Montana’s brewing history stretches back more than 150 years to the state’s days as a territory. But the art of brewing in Montana has come a long way since the frontier era. According to the Montana Brewers Association, there are 53 licensed breweries operating in the state (though that number might be breaking 60 today). These brewhouses produce and package more than 140,000 barrels (4,340,000 gallons) of fine handcrafted beer in bottles, cans and kegs, and those brewhouses use more than 7 million pounds of malted grain, approximately half of which is grown in Montana.
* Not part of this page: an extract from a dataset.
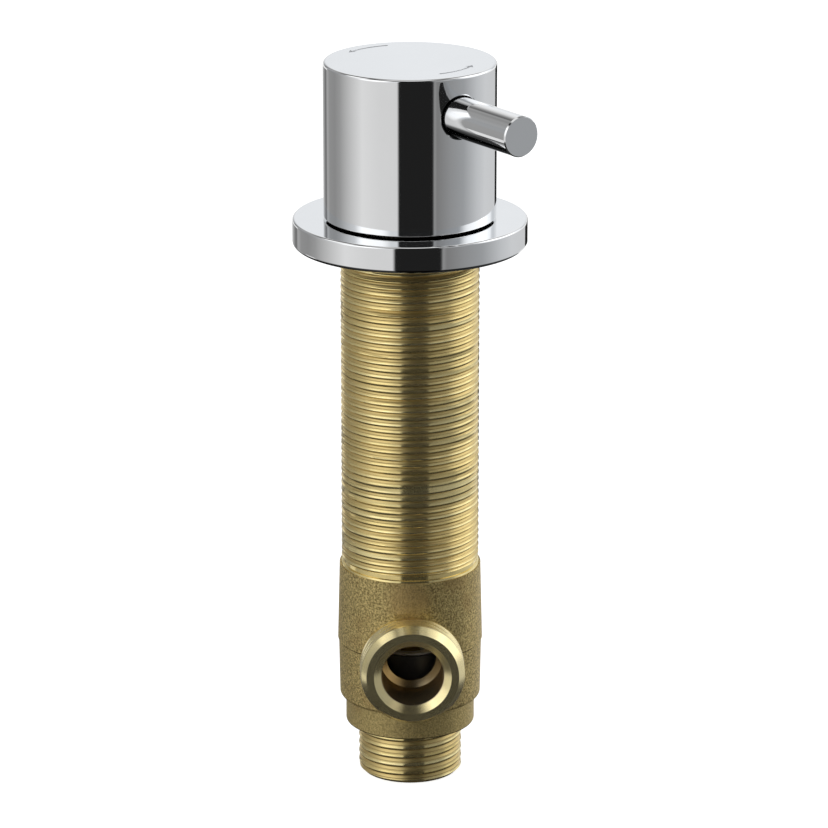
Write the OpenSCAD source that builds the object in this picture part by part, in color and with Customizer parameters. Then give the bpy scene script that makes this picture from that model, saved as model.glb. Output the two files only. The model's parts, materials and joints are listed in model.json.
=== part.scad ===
// Deck-mounted quarter-turn shut-off valve for a dishwasher feed.
// The axis is Z. z = 0 is the underside of the escutcheon, which rests on the worktop.
// The outlet points along -Y and the inlet points straight down. The handle is drawn shut.
// Every length is in millimetres and every angle in degrees.

/* [Shank] */
// Crest diameter of the thread on the long shank
shank_d = 27.7; // [26:0.1:30]
// Length of the thread below the worktop's face
shank_len = 65.3; // [50:0.1:90]
// Wall between the thread's crests and the dry bore inside
shank_wall = 3.55; // [3.2:0.05:4]
// Height of the bright turned band under the thread
band_h = 1.3; // [1:0.1:4]
// Depth of the turned band below the thread's crests
band_depth = 0.3; // [0.1:0.05:0.5]

/* [Cast body] */
// How far the casting's upper rim stands proud of the thread
cast_step = 0.4; // [0.2:0.05:1]
// How much the casting swells from its rim to the parting crease
cast_swell = 0.4; // [0:0.05:1]
// Radial step at the parting crease
crease_step = 0.2; // [0.05:0.05:0.4]
// Height of the casting from its rim to the crease
cast_h = 16.3; // [14:0.1:20]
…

If you’re into Montana beer (and who isn’t?), we highly suggest the appropriately named book — Montana Beer: A Guide to Breweries in Big Sky Country — which tells the story of the brewers and breweries that make the Treasure State so full of treasure. We’re also excited to see that this journey through the history of Montana beer will continue with the Montana Historical Society. According to the local NBC affiliate (KTVH), the society has been awarded a grant to do an oral history.
Oral historian Annelise Warhank is looking to collect stories from the 1980s and 1990s when the craft beer industry took root in Montana.
Since passage of the taproom bill in 1999, craft beers have become community staples.
WarHank said “Montana has a really large production of barley that is not just kept within the state but it used by breweries across the globe. Of course, I also want the general public to benefit from this too so that they can gather a better understanding of these different breweries because they already love the breweries, why not love the stories behind them even more?”
What’s an oral history anyway? The collection and study of historical information using sound recordings of interviews with people having personal knowledge of past events. Aren’t you glad we keep you so informed?